**Goal of the exercise:** Would you copy out the whole listing exactly as given?

-- Begin Data segment --

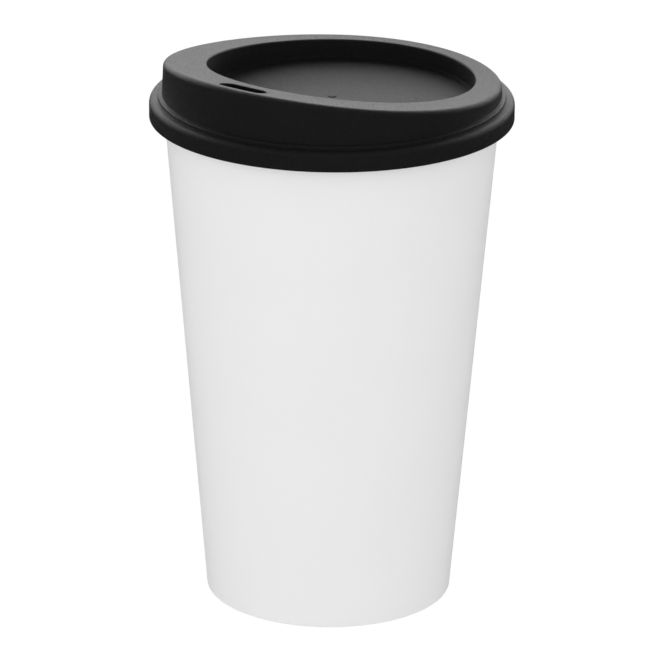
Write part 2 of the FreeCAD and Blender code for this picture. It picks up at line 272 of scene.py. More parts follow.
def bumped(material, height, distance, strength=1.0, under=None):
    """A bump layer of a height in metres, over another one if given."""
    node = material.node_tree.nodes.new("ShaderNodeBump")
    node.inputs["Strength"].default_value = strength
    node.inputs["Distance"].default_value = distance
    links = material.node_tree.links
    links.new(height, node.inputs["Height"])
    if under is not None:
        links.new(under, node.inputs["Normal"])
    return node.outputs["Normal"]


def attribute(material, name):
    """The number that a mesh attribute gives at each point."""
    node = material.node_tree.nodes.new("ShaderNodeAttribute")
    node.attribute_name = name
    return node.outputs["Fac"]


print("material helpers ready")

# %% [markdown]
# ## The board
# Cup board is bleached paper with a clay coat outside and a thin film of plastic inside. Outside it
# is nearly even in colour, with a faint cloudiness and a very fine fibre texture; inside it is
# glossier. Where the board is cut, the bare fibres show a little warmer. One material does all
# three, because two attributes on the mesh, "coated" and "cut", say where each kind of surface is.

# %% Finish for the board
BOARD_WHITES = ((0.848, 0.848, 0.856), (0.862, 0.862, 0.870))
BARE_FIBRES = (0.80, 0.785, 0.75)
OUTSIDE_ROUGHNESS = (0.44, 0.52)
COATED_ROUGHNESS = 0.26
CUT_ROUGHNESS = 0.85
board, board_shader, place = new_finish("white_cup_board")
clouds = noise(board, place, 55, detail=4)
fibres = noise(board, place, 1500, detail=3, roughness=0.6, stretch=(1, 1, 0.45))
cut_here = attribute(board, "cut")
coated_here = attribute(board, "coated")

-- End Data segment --

**Complete output:**
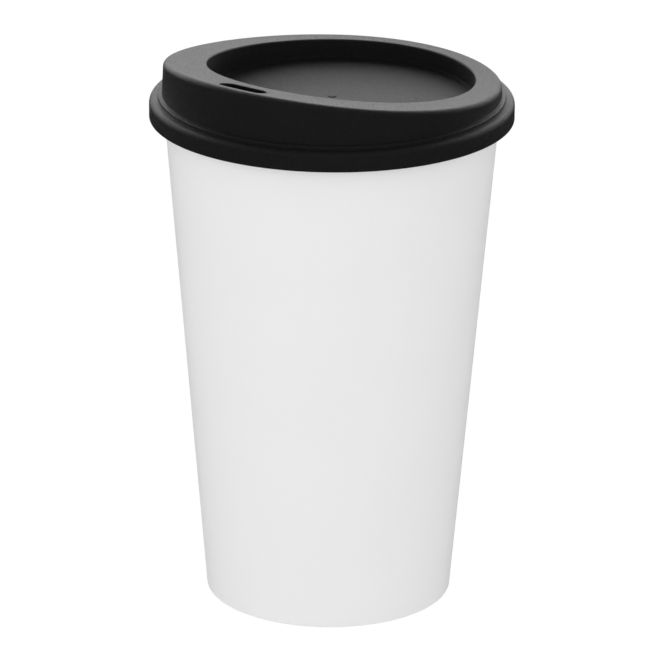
Write part 2 of the FreeCAD and Blender code for this picture. It picks up at line 272 of scene.py. More parts follow.
def bumped(material, height, distance, strength=1.0, under=None):
    """A bump layer of a height in metres, over another one if given."""
    node = material.node_tree.nodes.new("ShaderNodeBump")
    node.inputs["Strength"].default_value = strength
    node.inputs["Distance"].default_value = distance
    links = material.node_tree.links
    links.new(height, node.inputs["Height"])
    if under is not None:
        links.new(under, node.inputs["Normal"])
    return node.outputs["Normal"]


def attribute(material, name):
    """The number that a mesh attribute gives at each point."""
    node = material.node_tree.nodes.new("ShaderNodeAttribute")
    node.attribute_name = name
    return node.outputs["Fac"]


print("material helpers ready")

# %% [markdown]
# ## The board
# Cup board is bleached paper with a clay coat outside and a thin film of plastic inside. Outside it
# is nearly even in colour, with a faint cloudiness and a very fine fibre texture; inside it is
# glossier. Where the board is cut, the bare fibres show a little warmer. One material does all
# three, because two attributes on the mesh, "coated" and "cut", say where each kind of surface is.

# %% Finish for the board
BOARD_WHITES = ((0.848, 0.848, 0.856), (0.862, 0.862, 0.870))
BARE_FIBRES = (0.80, 0.785, 0.75)
OUTSIDE_ROUGHNESS = (0.44, 0.52)
COATED_ROUGHNESS = 0.26
CUT_ROUGHNESS = 0.85
board, board_shader, place = new_finish("white_cup_board")
clouds = noise(board, place, 55, detail=4)
fibres = noise(board, place, 1500, detail=3, roughness=0.6, stretch=(1, 1, 0.45))
cut_here = attribute(board, "cut")
coated_here = attribute(board, "coated")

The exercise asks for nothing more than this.